Crisanto Norales

Personal information
- Full name: Roberto Crisanto Norales
- Date of birth: 1 December 1937 (age 88)
- Place of birth: Honduras
- Position: Goalkeeper

Senior career*
- Years: Team / Apps / (Gls)
- 1960–1972: Olimpia

International career
- 1965–1967: Honduras / 4+ / (0)

Managerial career
- 1969: Olimpia (player-manager)

= Crisanto Norales =

Honduran footballer (born 1938)

Roberto Crisanto Norales (born 1 December 1937) is a Honduran former footballer who played as a goalkeeper.

==Career==
He spent his whole career at Olimpia, where he won four Liga Nacional de Fútbol de Honduras titles, as well as the 1972 CONCACAF Champions' Cup.
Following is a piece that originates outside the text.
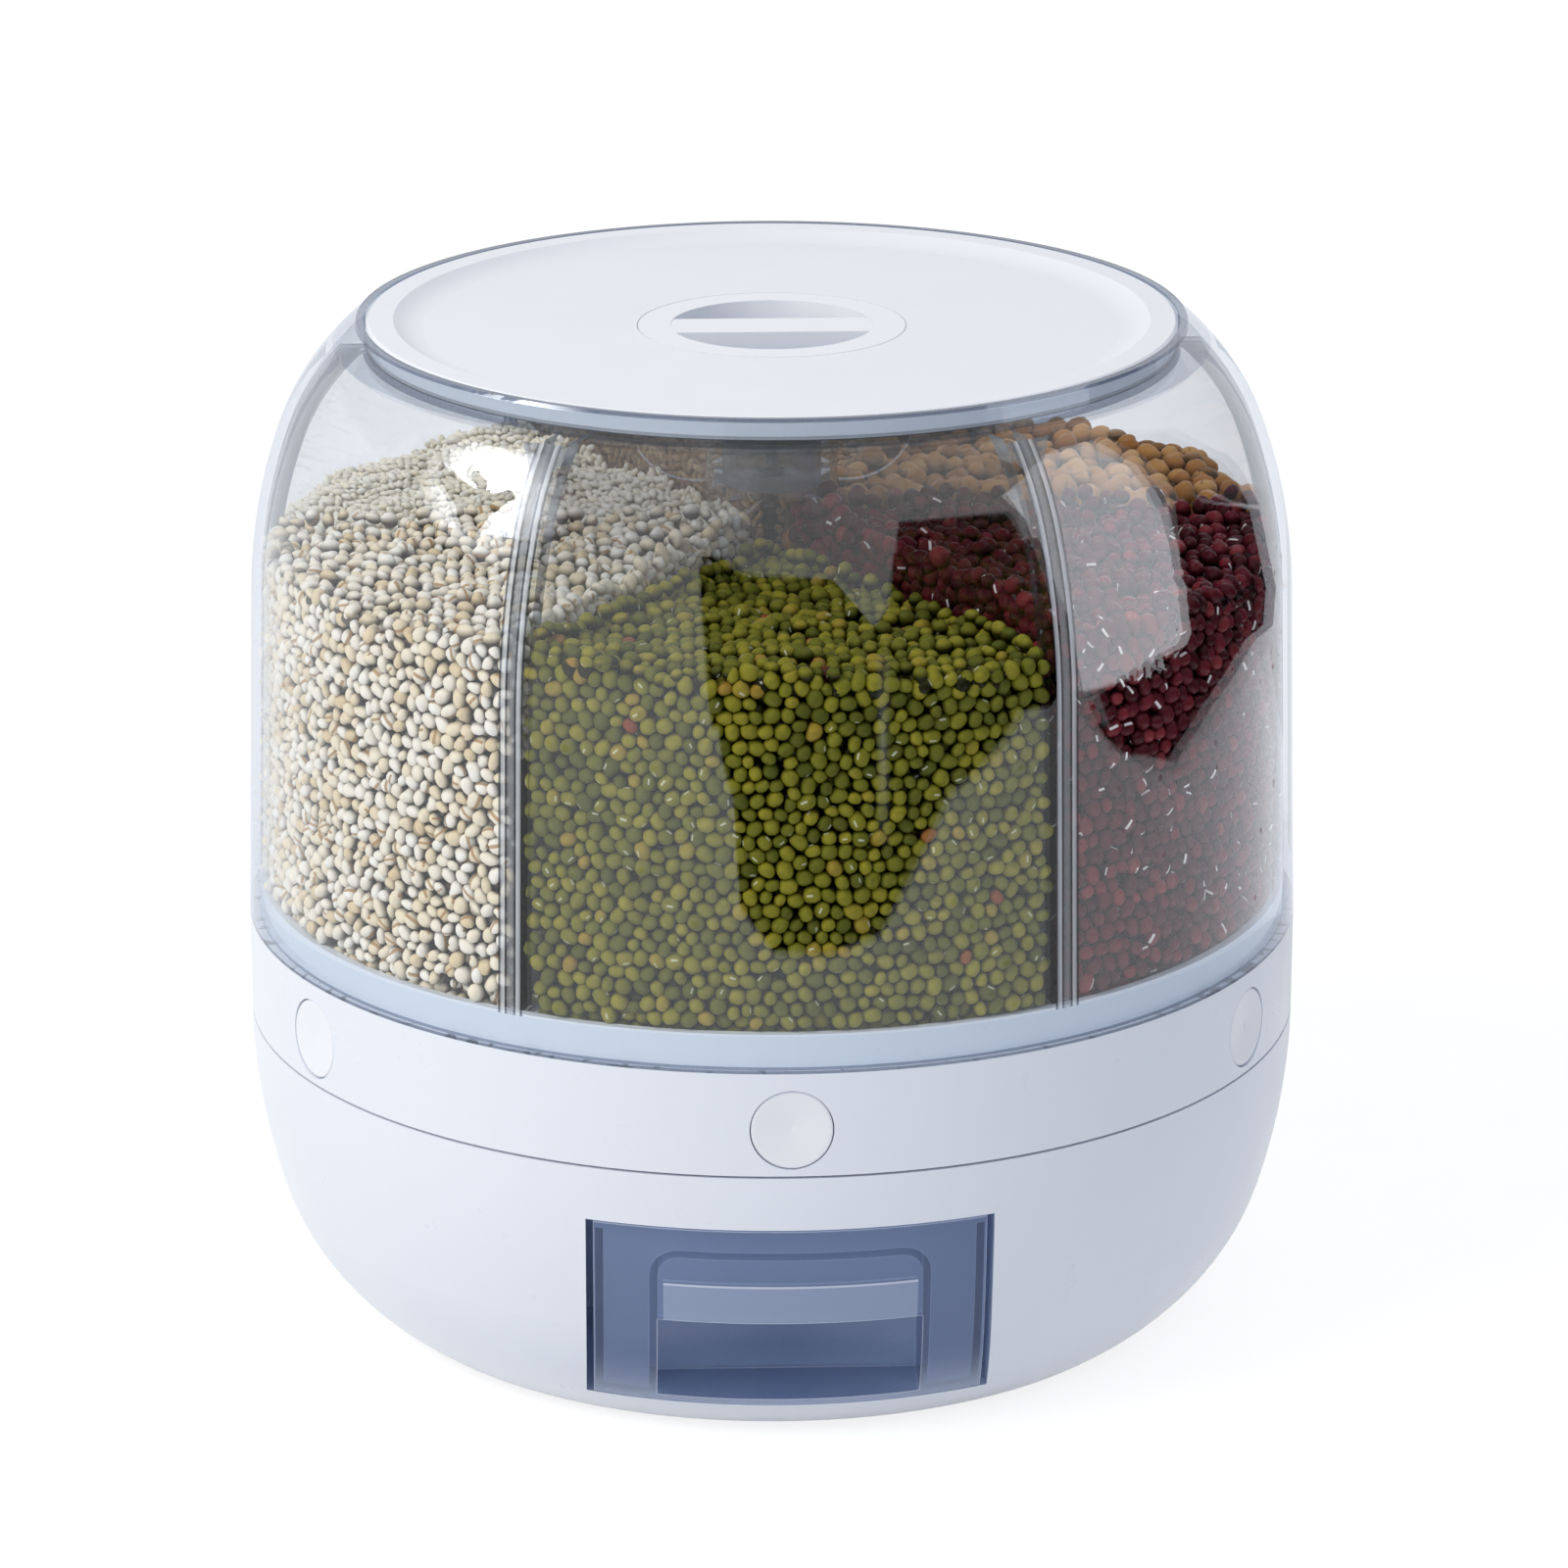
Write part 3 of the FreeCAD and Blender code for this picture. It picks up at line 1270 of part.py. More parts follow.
def lid_panel():
    body = new_body("lid_panel")
    rim = lid_radius - s.lid_rim
    dish = rim - root(s.lid_dish * (2 * s.lid_dish_arc - s.lid_dish))
    counterbore = s.knob_radius + s.knob_clearance
    cup_inner = knob_outer + s.cup_gap
    cup_outer = cup_inner + s.cup_wall
    seat_outer = counterbore + s.cup_wall
    under = lid_plane - s.lid_wall
    seat_under = flange_seat - s.cup_wall
    skirt_low = ledge_top + s.seal_gap + s.seal_height
    skirt_inner = lid_radius - s.lid_skirt_wall
    stem_hole = s.stem_radius + s.stem_collar
    revolve(body, "panel", [[
        (lid_radius, skirt_low), (lid_radius, shell_top - s.lid_bevel), (lid_radius - s.lid_bevel, shell_top),
        (rim, shell_top, arc_to_next(s.lid_dish_arc, left=False)),
        (dish, lid_plane), (counterbore, lid_plane), (counterbore, flange_seat), (cup_inner, flange_seat),
        (cup_inner, cup_floor), (stem_hole, cup_floor), (stem_hole, cup_under),
        (cup_outer - s.cup_corner, cup_under), (cup_outer, cup_under + s.cup_corner),
        (cup_outer, seat_under - s.cup_corner), (seat_outer, seat_under), (seat_outer, under),
        (skirt_inner - s.lid_rim, under), (skirt_inner, shell_top - s.lid_wall),
        (skirt_inner, skirt_low),
    ]])
    return body


def lid_seal():
    body = new_body("lid_seal")
    low = ledge_top + s.seal_gap
    outer = lid_radius - s.screw_clearance
    revolve(body, "ring", [rectangle(outer - s.seal_width, low, outer, low + s.seal_height)])
    return body


def lid_knob():
    body = new_body("lid_knob")
    floor_z = lid_plane - s.knob_recess_depth
    revolve(body, "bowl", [[
        (0, knob_bottom), (knob_outer, knob_bottom), (knob_outer, lid_plane - s.knob_flange),
        (s.knob_radius, lid_plane - s.knob_flange), (s.knob_radius, lid_plane),
        (s.knob_recess_radius, lid_plane),
        (s.knob_recess_radius - s.knob_taper, floor_z + s.knob_recess_slope), (s.knob_recess_floor, floor_z),
        (0, floor_z),
    ]])
    reach = s.knob_recess_radius + s.knob_wall / 2
    bar = rectangle(-reach, -s.knob_bar / 2, reach, s.knob_bar / 2)
    pad(body, "bar", loop_sketch(body, "bar_outline", "XY_Plane", [bar], lift=knob_bottom + s.knob_wall / 2),
        lid_plane - s.knob_bar_drop - knob_bottom - s.knob_wall / 2)
    bore = circle_sketch(body, "screw_outline", "XY_Plane", [(0, 0, s.screw_radius + s.press_clearance)],
                         lift=knob_bottom)
    pocket(body, "screw_hole", bore, knob_screw_bite() + s.screw_clearance, reverse=True)
    return body


def knob_screw_seat():
    """Height of the screw head's seat inside the stem."""
    return stem_low + s.lug_height


def knob_screw_bite():
    """How far the screw reaches into the knob."""
    return knob_screw_seat() + s.knob_screw_length - knob_bottom


def knob_stem():
    body = new_body("knob_stem")
    clip_high = cup_under - s.seal_gap
    clip_low = clip_high - s.clip_thickness - s.seal_gap
    neck = s.stem_radius - s.clip_groove
    hole = s.screw_radius + s.screw_clearance
    head = s.screw_head_radius + s.screw_clearance
    seat = knob_screw_seat()
    revolve(body, "stem", [[
        (hole, seat), (head, seat), (head, stem_low), (s.stem_radius, stem_low), (s.stem_radius, clip_low),
        (neck, clip_low), (neck, clip_high), (s.stem_radius, clip_high), (s.stem_radius, knob_bottom),
        (hole, knob_bottom),
    ]])
    reach = s.stem_radius + s.lug_reach
    start = s.stem_radius - s.clip_groove
    lugs = []
    for side in (-1.0, 1.0):
        ends = sorted((side * start, side * reach), key=lambda value: value.number)
        lugs.append(rectangle(ends[0], -s.lug_width / 2, ends[1], s.lug_width / 2))
    pad(body, "lugs", loop_sketch(body, "lug_outline", "XY_Plane", lugs, lift=stem_low), s.lug_height)
    return body


def knob_screw():
    return screw("knob_screw", as_size(0), as_size(0), knob_screw_seat(), s.knob_screw_length, s.screw_head)


def stem_clip():
    body = new_body("stem_clip")
    inner = s.stem_radius - s.clip_groove + s.press_clearance
    high = cup_under - s.seal_gap
    low = high - s.clip_thickness
    ring = circle_sketch(body, "ring_outline", "XY_Plane", [(0, 0, s.clip_radius), (0, 0, inner)], lift=low)
    pad(body, "ring", ring, s.clip_thickness)
    return body


def build():
    made = [
        base_shell(), bottom_plate(), rubber_feet(), base_screws(), base_deck(), chute(), hub_bush(),
        tray_bay(), tray(), roller_cage(), bearing_rollers(), band_ring(), carousel_floor(), gate_cover(),
        cover_screws(), clear_shell(), centre_column(), spindle(), spindle_washer(), spindle_nut(),
        lid_panel(), lid_seal(), lid_knob(), knob_stem(), knob_screw(), stem_clip(),
    ]
    for number in range(1, SECTIONS + 1):
        made += [divider_vane(number), button(number), gate(number), gate_spring(number)]
    return made


def write_parts(made):
    """Checks every object and every solid, then writes one file for each piece."""
    doc.recompute()
    for item in doc.Objects:
        if "Invalid" in item.State or "Error" in item.State:
            raise RuntimeError(f"{item.Name} is {item.State}")
    os.makedirs("parts", exist_ok=True)
    for piece in made:
        shape = piece.Shape
        if shape.isNull() or not shape.isValid():
            raise RuntimeError(f"{piece.Label} has no valid shape")
        shape.exportStep(os.path.join("parts", f"{piece.Label}.step"))


write_parts(build())
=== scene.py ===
import math

import bpy
import numpy as np
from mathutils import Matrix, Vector


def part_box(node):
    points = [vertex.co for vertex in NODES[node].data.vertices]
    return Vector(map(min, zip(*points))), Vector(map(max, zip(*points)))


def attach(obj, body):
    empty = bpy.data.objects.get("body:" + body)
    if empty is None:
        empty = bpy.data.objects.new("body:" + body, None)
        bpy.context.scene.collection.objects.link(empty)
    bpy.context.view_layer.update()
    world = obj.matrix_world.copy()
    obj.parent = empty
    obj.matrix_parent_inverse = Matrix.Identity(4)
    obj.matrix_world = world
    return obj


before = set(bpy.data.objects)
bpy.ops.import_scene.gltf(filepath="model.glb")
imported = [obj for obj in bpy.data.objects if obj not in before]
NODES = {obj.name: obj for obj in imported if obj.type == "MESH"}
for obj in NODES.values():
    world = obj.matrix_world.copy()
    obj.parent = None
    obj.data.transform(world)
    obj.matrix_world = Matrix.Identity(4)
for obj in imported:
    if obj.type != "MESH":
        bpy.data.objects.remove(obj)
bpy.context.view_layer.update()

# Rotating grain dispenser, dressed for a product picture.
# Metres, +Z up, the drawer towards -Y. The solids come from the frame; this script adds their materials,
# the grain in the drum, the lights, the floor and the camera.

# The camera at the picture's place, found from the drum's outline
PICTURE_SIZE = 1600
CAMERA_AIM = Vector((0.0, 0.0, 0.1498))
CAMERA_DISTANCE = 1.8016
CAMERA_AZIMUTH = math.radians(-2.07)
CAMERA_ELEVATION = math.radians(18.06)
CAMERA_LENS = 144.04
CAMERA_SENSOR = 36.0
CAMERA_SHIFT = 0.00783


class Nodes:
    """A short way to write a node tree."""

    def __init__(self, tree):
        self.tree = tree
        tree.nodes.clear()

    def add(self, kind, **settings):
        node = self.tree.nodes.new(kind)
        for name, value in settings.items():
            setattr(node, name, value)
        return node

    def link(self, source, target):
        self.tree.links.new(source, target)

    def put(self, value, socket):
        if isinstance(value, bpy.types.NodeSocket):
            self.link(value, socket)
        elif isinstance(value, tuple):
            socket.default_value = (*value, 1.0) if len(value) == 3 else value
        else:
            socket.default_value = value

    def position(self):
        return self.add("ShaderNodeTexCoord").outputs["Object"]

    def noise(self, scale, detail=3.0, rough=0.5):
        node = self.add("ShaderNodeTexNoise")
        node.inputs["Scale"].default_value = scale
        node.inputs["Detail"].default_value = detail
        node.inputs["Roughness"].default_value = rough
        self.link(self.position(), node.inputs["Vector"])
        return node.outputs["Fac"]

    def ramp(self, value, stops):
        node = self.add("ShaderNodeValToRGB")
        self.link(value, node.inputs["Fac"])
        elements = node.color_ramp.elements
        while len(elements) < len(stops):
            elements.new(0.5)
        for element, (place, color) in zip(elements, stops):
            element.position = place
            element.color = (*color, 1.0)
        return node.outputs["Color"]

    def span(self, value, low, high, to_low, to_high):
        node = self.add("ShaderNodeMapRange")
        self.link(value, node.inputs["Value"])
        for name, number in (("From Min", low), ("From Max", high), ("To Min", to_low), ("To Max", to_high)):
            node.inputs[name].default_value = number
        return node.outputs["Result"]

    def cloud(self, scale, to_low=0.0, to_high=1.0, detail=3.0):
        """Soft noise stretched over a range."""
        return self.span(self.noise(scale, detail), 0.3, 0.7, to_low, to_high)

    def mix(self, factor, first, second):
        node = self.add("ShaderNodeMix", data_type="RGBA")
        self.put(factor, node.inputs["Factor"])
        self.put(first, node.inputs["A"])
        self.put(second, node.inputs["B"])
        return node.outputs["Result"]

    def multiply(self, first, second):
        node = self.add("ShaderNodeMix", data_type="RGBA", blend_type="MULTIPLY")
        node.inputs["Factor"].default_value = 1.0
        self.put(first, node.inputs["A"])
        self.put(second, node.inputs["B"])
        return node.outputs["Result"]

    def math(self, operation, first, second=0.0):
        node = self.add("ShaderNodeMath", operation=operation)
        self.put(first, node.inputs[0])
        self.put(second, node.inputs[1])
        return node.outputs["Value"]

    def times(self, first, second):
        return self.math("MULTIPLY", first, second)

    def plus(self, first, second):
        return self.math("ADD", first, second)

    def less(self, first, second):
        return self.math("SUBTRACT", first, second)

    def above(self, value, limit):
        return self.math("GREATER_THAN", value, limit)

    def below(self, value, limit):
        return self.math("LESS_THAN", value, limit)

    def bump(self, height, strength, distance):
        node = self.add("ShaderNodeBump")
        node.inputs["Strength"].default_value = strength
        node.inputs["Distance"].default_value = distance
        self.link(height, node.inputs["Height"])
        return node.outputs["Normal"]

    def facing(self):
        """0 where a surface is seen face on, 1 along its outline."""
        node = self.add("ShaderNodeLayerWeight")
        node.inputs["Blend"].default_value = 0.5
        return node.outputs["Facing"]

    def is_light(self):
        """1 for light on its way to the grain and the inside, 0 for what is looked at."""
        path = self.add("ShaderNodeLightPath")
        return self.math("MAXIMUM", path.outputs["Is Shadow Ray"], path.outputs["Is Diffuse Ray"])

    def principled(self, **values):
        node = self.add("ShaderNodeBsdfPrincipled")
        for name, value in values.items():
            self.put(value, node.inputs[name.replace("_", " ")])
        return node.outputs["BSDF"]

    def blend(self, factor, first, second):
        node = self.add("ShaderNodeMixShader")
        self.put(factor, node.inputs["Fac"])
        self.link(first, node.inputs[1])
        self.link(second, node.inputs[2])
        return node.outputs["Shader"]

    def finish(self, shader):
        self.link(shader, self.add("ShaderNodeOutputMaterial").inputs["Surface"])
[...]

Additionally, he was awarded the Liga Nacional's best goalkeeper for four seasons in a row between 1967 and 1970. In 1969, he also served briefly as a player-manager for Olimpia. While playing, he gained the nickname 'Manga', after the Brazilian goalkeeper.

In 1965, he made three appearances for the Honduras national team in the first round of 1966 FIFA World Cup qualification. Two years later, he was called up for the 1967 CONCACAF Championship, where they finished third.

In July 2023, Deportes TVC ranked Norales the ninth best Honduran goalkeeper of all time.